When you perceive the world differently from others, or experience emotions differently (more or less heightened) than others, how can you tell what category you fit into? How do you see the parallels between your own desire (or lack thereof) and the desires of others? Especially because mental illness can make it difficult to understand and effectively manage your emotions, the “all or nothing” approach to dating and romance seems to be perfectly suited to further confuse the issue and lead to misunderstandings of identity. Almost everyone feels some amount of attraction to all kinds of people. Almost everyone feels some element of desire for stability and some for freedom and new experiences.

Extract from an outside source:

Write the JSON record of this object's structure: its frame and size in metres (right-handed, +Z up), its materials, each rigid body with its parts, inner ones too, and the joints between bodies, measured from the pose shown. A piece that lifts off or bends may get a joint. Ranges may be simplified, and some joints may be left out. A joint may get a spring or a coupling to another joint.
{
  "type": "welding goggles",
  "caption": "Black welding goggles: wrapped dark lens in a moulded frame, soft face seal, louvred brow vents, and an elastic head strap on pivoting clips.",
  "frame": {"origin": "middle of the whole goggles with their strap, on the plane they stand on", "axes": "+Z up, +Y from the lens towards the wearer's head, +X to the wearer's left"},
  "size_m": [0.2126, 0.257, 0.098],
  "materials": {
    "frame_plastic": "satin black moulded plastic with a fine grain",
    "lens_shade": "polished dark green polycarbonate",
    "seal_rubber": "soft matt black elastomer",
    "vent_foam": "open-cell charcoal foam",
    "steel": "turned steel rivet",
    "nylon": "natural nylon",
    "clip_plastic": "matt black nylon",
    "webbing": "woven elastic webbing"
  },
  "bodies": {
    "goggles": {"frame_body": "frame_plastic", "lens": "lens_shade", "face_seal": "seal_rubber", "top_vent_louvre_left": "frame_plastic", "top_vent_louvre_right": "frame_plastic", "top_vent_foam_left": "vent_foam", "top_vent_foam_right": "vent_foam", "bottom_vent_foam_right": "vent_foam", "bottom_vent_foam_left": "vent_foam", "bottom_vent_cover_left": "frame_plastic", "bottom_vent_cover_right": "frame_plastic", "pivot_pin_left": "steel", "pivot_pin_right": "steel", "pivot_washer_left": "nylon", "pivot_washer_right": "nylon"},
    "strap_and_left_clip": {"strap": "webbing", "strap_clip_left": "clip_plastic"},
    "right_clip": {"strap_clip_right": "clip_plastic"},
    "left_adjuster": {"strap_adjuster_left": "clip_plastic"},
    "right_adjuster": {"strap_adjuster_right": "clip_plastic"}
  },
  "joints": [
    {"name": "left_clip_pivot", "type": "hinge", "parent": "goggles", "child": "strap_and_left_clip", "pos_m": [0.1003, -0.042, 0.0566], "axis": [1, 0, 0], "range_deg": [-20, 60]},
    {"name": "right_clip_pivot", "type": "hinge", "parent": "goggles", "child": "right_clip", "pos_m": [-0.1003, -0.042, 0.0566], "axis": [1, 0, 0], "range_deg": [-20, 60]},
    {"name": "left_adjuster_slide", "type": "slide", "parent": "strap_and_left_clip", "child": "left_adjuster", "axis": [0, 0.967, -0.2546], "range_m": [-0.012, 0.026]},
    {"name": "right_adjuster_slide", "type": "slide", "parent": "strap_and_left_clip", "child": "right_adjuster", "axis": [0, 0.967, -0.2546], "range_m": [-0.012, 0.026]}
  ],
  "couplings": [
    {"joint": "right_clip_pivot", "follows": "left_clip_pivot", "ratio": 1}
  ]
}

How do you interpret these feelings if a. you’re not stellar at identifying your feelings in the first place b. your feelings tend to be significantly stronger or weaker than other people’s c. you tend towards all or nothing thinking d. you’re not very good at coping with emotions or making healthy decisions when in the grips of emotions? How do you incorporate the feelings you have into a sense of identity when your feelings might change rapidly or you don’t want the things that are supposed to be a part of “attraction” (or you want more, e.g. kink)? And if you’re already struggling with relationships, boundary setting, expressing needs, or simply being effective at communicating, how do you learn to create your own kind of relationship rather than using the template that’s already available?

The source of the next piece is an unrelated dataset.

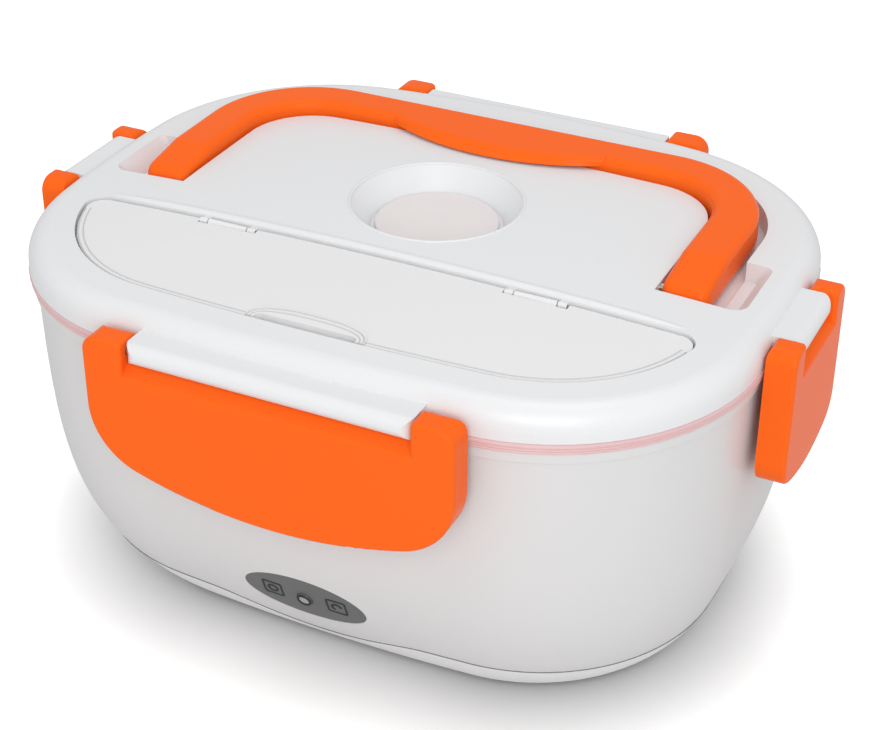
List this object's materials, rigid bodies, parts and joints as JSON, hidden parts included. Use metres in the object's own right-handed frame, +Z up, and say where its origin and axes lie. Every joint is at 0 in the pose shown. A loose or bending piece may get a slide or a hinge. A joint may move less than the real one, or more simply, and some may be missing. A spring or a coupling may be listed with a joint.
{
  "type": "electric lunch box",
  "caption": "Portable heated lunch box: bowl-shaped case with a lift-off domed lid, side latches, folding handle, spoon bay, steel tray and side dish.",
  "frame": {"origin": "on the table under the middle of the box", "axes": "+X along the box, -Y the front with the indicator panel, +Z up"},
  "size_m": [0.228, 0.1824, 0.1132],
  "materials": {
    "housing_white": "glossy off-white moulding",
    "skirt_white": "glossy off-white moulding",
    "lid_white": "glossy white moulding",
    "inner_white": "satin white moulding",
    "orange_gloss": "glossy orange moulding",
    "cover_clear": "clear, lightly frosted plastic",
    "panel_grey": "satin grey insert",
    "lamp_window": "clear light window",
    "board_green": "printed circuit board",
    "inlet_black": "black moulding",
    "contact_metal": "plated contact",
    "screw_steel": "zinc-plated steel",
    "pin_steel": "drawn steel",
    "tray_steel": "brushed stainless steel",
    "plate_aluminium": "satin aluminium",
    "heater_aluminium": "extruded aluminium",
    "thermostat_black": "moulded resin",
    "fuse_metal": "drawn metal case",
    "fibre_sleeve": "woven fibre sleeve",
    "wire_red": "silicone insulation",
    "wire_blue": "silicone insulation",
    "wire_yellow": "silicone insulation",
    "gasket_silicone": "soft silicone",
    "plug_silicone": "soft silicone",
    "foot_rubber": "rubber"
  },
  "bodies": {
    "base": {"outer_housing": "housing_white", "bottom_cover": "skirt_white", "rubber_feet": "foot_rubber", "cover_screws": "screw_steel", "inner_well": "inner_white", "heating_plate": "plate_aluminium", "plate_screws": "screw_steel", "ptc_heater": "heater_aluminium", "heater_strap": "screw_steel", "heater_screws": "screw_steel", "thermostat": "thermostat_black", "thermal_fuse": "fuse_metal", "fuse_saddle": "fibre_sleeve", "indicator_panel": "panel_grey", "led_lens": "lamp_window", "led_board": "board_green", "inlet_housing": "inlet_black", "inlet_pins": "contact_metal", "inlet_screws": "screw_steel", "live_wire": "wire_red", "fuse_link": "wire_red", "heater_link": "wire_red", "neutral_wire": "wire_blue", "panel_wires": "wire_yellow"},
    "lid": {"lid_shell": "lid_white", "lid_liner": "inner_white", "lid_gasket": "gasket_silicone", "cover_pins": "pin_steel", "handle_pins": "pin_steel", "latch_pins": "pin_steel"},
    "food_tray": {"food_tray": "tray_steel"},
    "side_dish": {"side_dish": "inner_white"},
    "vent_plug": {"vent_plug": "plug_silicone"},
    "utensil_cover": {"utensil_cover": "cover_clear"},
    "spoon": {"spoon": "orange_gloss"},
    "carry_handle": {"carry_handle": "orange_gloss"},
    "latch_front": {"latch_front": "orange_gloss"},
    "latch_right": {"latch_right": "orange_gloss"},
    "latch_back": {"latch_back": "orange_gloss"},
    "latch_left": {"latch_left": "orange_gloss"}
  },
  "joints": [
    {"name": "lid_lift", "type": "slide", "parent": "base", "child": "lid", "axis": [0, 0, 1], "range_m": [0, 0.16]},
    {"name": "tray_lift", "type": "slide", "parent": "base", "child": "food_tray", "axis": [0, 0, 1], "range_m": [0, 0.073]},
    {"name": "dish_lift", "type": "slide", "parent": "base", "child": "side_dish", "axis": [0, 0, 1], "range_m": [0, 0.113]},
    {"name": "handle_hinge", "type": "hinge", "parent": "lid", "child": "carry_handle", "pos_m": [0, -0.0057, 0.1069], "axis": [1, 0, 0], "range_deg": [0, 90]},
    {"name": "cover_hinge", "type": "hinge", "parent": "lid", "child": "utensil_cover", "pos_m": [0, -0.0287, 0.10868], "axis": [-1, 0, 0], "range_deg": [0, 80]},
    {"name": "spoon_lift", "type": "slide", "parent": "lid", "child": "spoon", "axis": [0, 0, 1], "range_m": [0, 0.0085]},
    {"name": "plug_lift", "type": "slide", "parent": "lid", "child": "vent_plug", "axis": [0, 0, 1], "range_m": [0, 0.006]},
    {"name": "front_latch_hinge", "type": "hinge", "parent": "lid", "child": "latch_front", "pos_m": [0, -0.0872, 0.102], "axis": [-1, 0, 0], "range_deg": [0, 110]},
    {"name": "back_latch_hinge", "type": "hinge", "parent": "lid", "child": "latch_back", "pos_m": [0, 0.0872, 0.102], "axis": [1, 0, 0], "range_deg": [0, 110]},
    {"name": "right_latch_hinge", "type": "hinge", "parent": "lid", "child": "latch_right", "pos_m": [0.11, 0, 0.102], "axis": [0, -1, 0], "range_deg": [0, 110]},
    {"name": "left_latch_hinge", "type": "hinge", "parent": "lid", "child": "latch_left", "pos_m": [-0.11, 0, 0.102], "axis": [0, 1, 0], "range_deg": [0, 110]}
  ],
  "couplings": [
    {"joint": "tray_lift", "follows": "lid_lift", "ratio": 0.45},
    {"joint": "dish_lift", "follows": "lid_lift", "ratio": 0.7},
    {"joint": "spoon_lift", "follows": "cover_hinge", "m_per_rad": 0.006}
  ]
}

Now none of the elements of understanding identity are unique to those with mental illness, but what mental illness can do is obscure things and simply make life a whole lot more complicated. It can also amplify certain emotions or diminish others, so that the attraction or repulsion you feel might be HUGE or barely noticeable.  And all that makes it a lot harder to parse out what kinds of relationships are good for you and what kinds of relationships you want.